'''

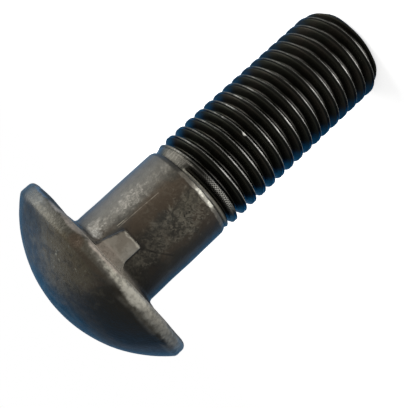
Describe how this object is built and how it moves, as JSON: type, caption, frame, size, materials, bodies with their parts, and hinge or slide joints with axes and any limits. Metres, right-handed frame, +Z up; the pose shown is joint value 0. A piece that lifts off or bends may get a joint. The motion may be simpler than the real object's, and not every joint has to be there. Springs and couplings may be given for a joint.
{
  "type": "cup head nib bolt",
  "caption": "Forged steel bolt with a domed cup head, flat underside, small nib against turning, plain shank and coarse right-hand thread.",
  "frame": {"origin": "centre of the flat face on the thread's end, on the bolt's axis", "axes": "+Z runs up the bolt's axis from the thread's end to the head's crown; the nib points to -Y; +X is to the right of the nib, seen from the front"},
  "size_m": [0.048, 0.048, 0.0889],
  "materials": {
    "oiled_steel": "as forged and rolled, dark scale with an oily film, worn brighter on the rim, the shoulder and the thread's crests"
  },
  "bodies": {
    "root": {"bolt": "oiled_steel"}
  },
  "joints": []
}
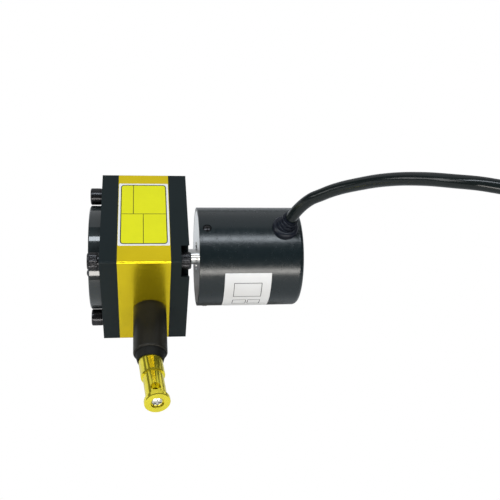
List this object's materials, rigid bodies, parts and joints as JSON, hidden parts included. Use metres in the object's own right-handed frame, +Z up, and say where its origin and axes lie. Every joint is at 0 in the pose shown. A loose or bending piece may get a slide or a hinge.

'''

Aim of the exercise: Exactly reproduce the material above.

Output of the task:
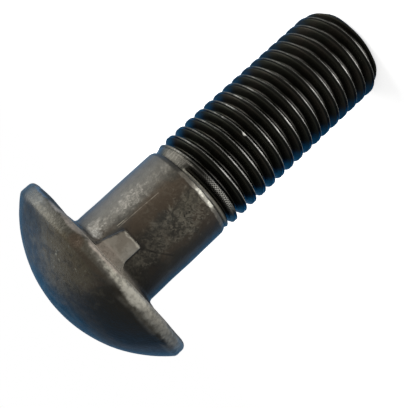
Describe how this object is built and how it moves, as JSON: type, caption, frame, size, materials, bodies with their parts, and hinge or slide joints with axes and any limits. Metres, right-handed frame, +Z up; the pose shown is joint value 0. A piece that lifts off or bends may get a joint. The motion may be simpler than the real object's, and not every joint has to be there. Springs and couplings may be given for a joint.
{
  "type": "cup head nib bolt",
  "caption": "Forged steel bolt with a domed cup head, flat underside, small nib against turning, plain shank and coarse right-hand thread.",
  "frame": {"origin": "centre of the flat face on the thread's end, on the bolt's axis", "axes": "+Z runs up the bolt's axis from the thread's end to the head's crown; the nib points to -Y; +X is to the right of the nib, seen from the front"},
  "size_m": [0.048, 0.048, 0.0889],
  "materials": {
    "oiled_steel": "as forged and rolled, dark scale with an oily film, worn brighter on the rim, the shoulder and the thread's crests"
  },
  "bodies": {
    "root": {"bolt": "oiled_steel"}
  },
  "joints": []
}
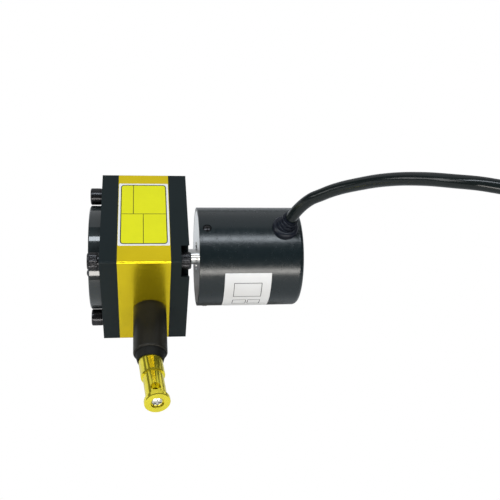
List this object's materials, rigid bodies, parts and joints as JSON, hidden parts included. Use metres in the object's own right-handed frame, +Z up, and say where its origin and axes lie. Every joint is at 0 in the pose shown. A loose or bending piece may get a slide or a hinge.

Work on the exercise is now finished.